I was also thinking a lot about my up-coming heart surgery, so that got mixed in there as well.
Matt Badham: Are comics an important medium? What benefits do you think they bring to readers, if any?
I think comics are important for the same reason some think they’re not. They’re quick and disposable or at least can be. Reading comics is reading. Instead of looking down their nose at comics, schools should be full of them. Start with wordless ones like Owly then ones with a couple of word balloons before moving on to ones with loads of writing in boxes and balloons. Have comics as well as prose books, not instead of.
I’m dyslexic. I didn’t know that until my youngest son was diagnosed and I had to say ‘Wait a minute! I do the same as him. I do that and that, and that’s what it’s like for me too!’ I still can’t spell eles or is it else? Which way round does that s and that e go!?! Back in school, I was labelled lazy because teachers could tell that I wasn’t stupid.
Comics are easier to read and it feels like you’re not really reading. Some look down on comics as the lowest form of literature. Good!
The “Dennis the Menace” I write is like me. He’s an undiagnosed dyslexic. A clever kid who can figure anything out, gets bored easily and doesn’t do well in school. And you can see that his dad is the same way.
Oh… and I’m compelled to do the political cartoons because, Jesus, what a screwed up load of bullshit that whole scene is!!!
Matt Badham: Are you an angry young man (or angry old man, perhaps, as I don’t know how old you are)?
I’m 42, so I don’t know if I’m old or not. Is 42 old? I feel younger since the NHS fixed my heart so I’m pretty pissed off with the Tories for what they’re doing to it. Don’t get me started on politics. Aw, crap! I have started. It was the rich and the powerful who screwed up the economy, so how come the poorest have to pay for their f***-up? And how are immigrants to blame for the average guy’s problems? Did an immigrant not provide enough social housing since the 1980’s meaning that everyone now has to pay way over the odds for housing? Or did an immigrant freeze everyone’s pay for a decade!?!
Matt Badham: Is there a danger with satire that it just defuses people’s anger rather than inspiring them to work for change? After all, laughter is cathartic…
Nigel: Yes. I think that’s true. Spitting Image was on all through the Thatcher years and Roger Law thinks now that it no effect or helped her stay. But what else can I do?
I think the best satire feels a bit like comedy but isn’t actually that funny. It should leave you angry, not laughing.

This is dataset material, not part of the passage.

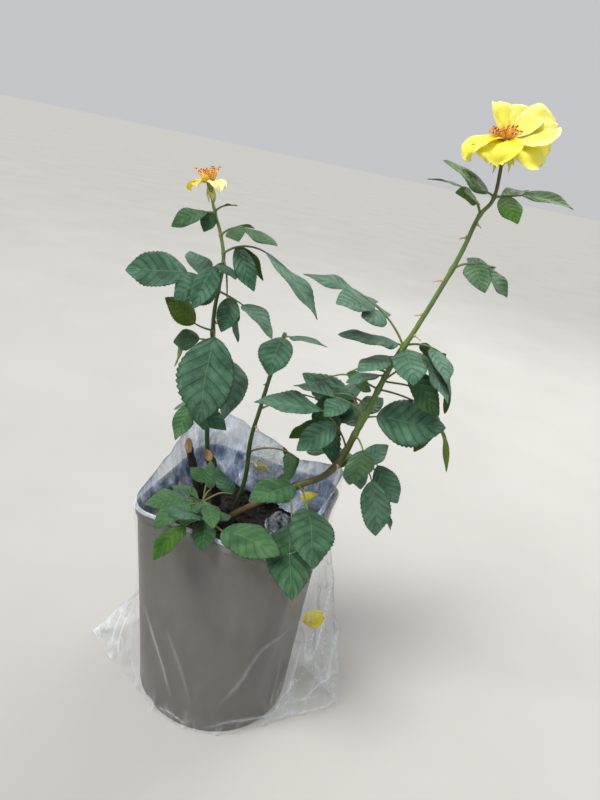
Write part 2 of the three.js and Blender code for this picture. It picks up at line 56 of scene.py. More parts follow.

Satire is tricky at the minute because the cruelty the government is giving out to some is almost cartoonish.
There was a guy whose work fitness test was stopped halfway through by a nurse because he was having a heart attack. They then stopped his benefits because he failed to complete the test. That kind of s*** is meant to be the stuff the satirist makes up but it really happened!
Matt Badham: Do you feel angry about your old school and the way they treated you?
Nigel: No. Dyslexia was a new concept back then. I just about managed to scrape a C in English. It didn’t stop me becoming a writer. In fact, if you’re dyslexic you should really become a writer as writers get proof-readers and editors. Other losers have to spell right. I once dumped 25 free pages of comic on my blog and I think the only comment I got was, ‘Laser is spelt with an S.’
That guy pissed me off.
Matt Badham: What’s next for Spleenal?
Nigel: I’ve no idea. There’s been no plan so far. I think Gilbert Shelton should write another Freak Brothers and Hunt Emerson should draw it, but that plan doesn’t involve me. I’d like to do something for Image or Boom or one of them. But I don’t know what. Some funny comics, probably. There should always be funny comics out there.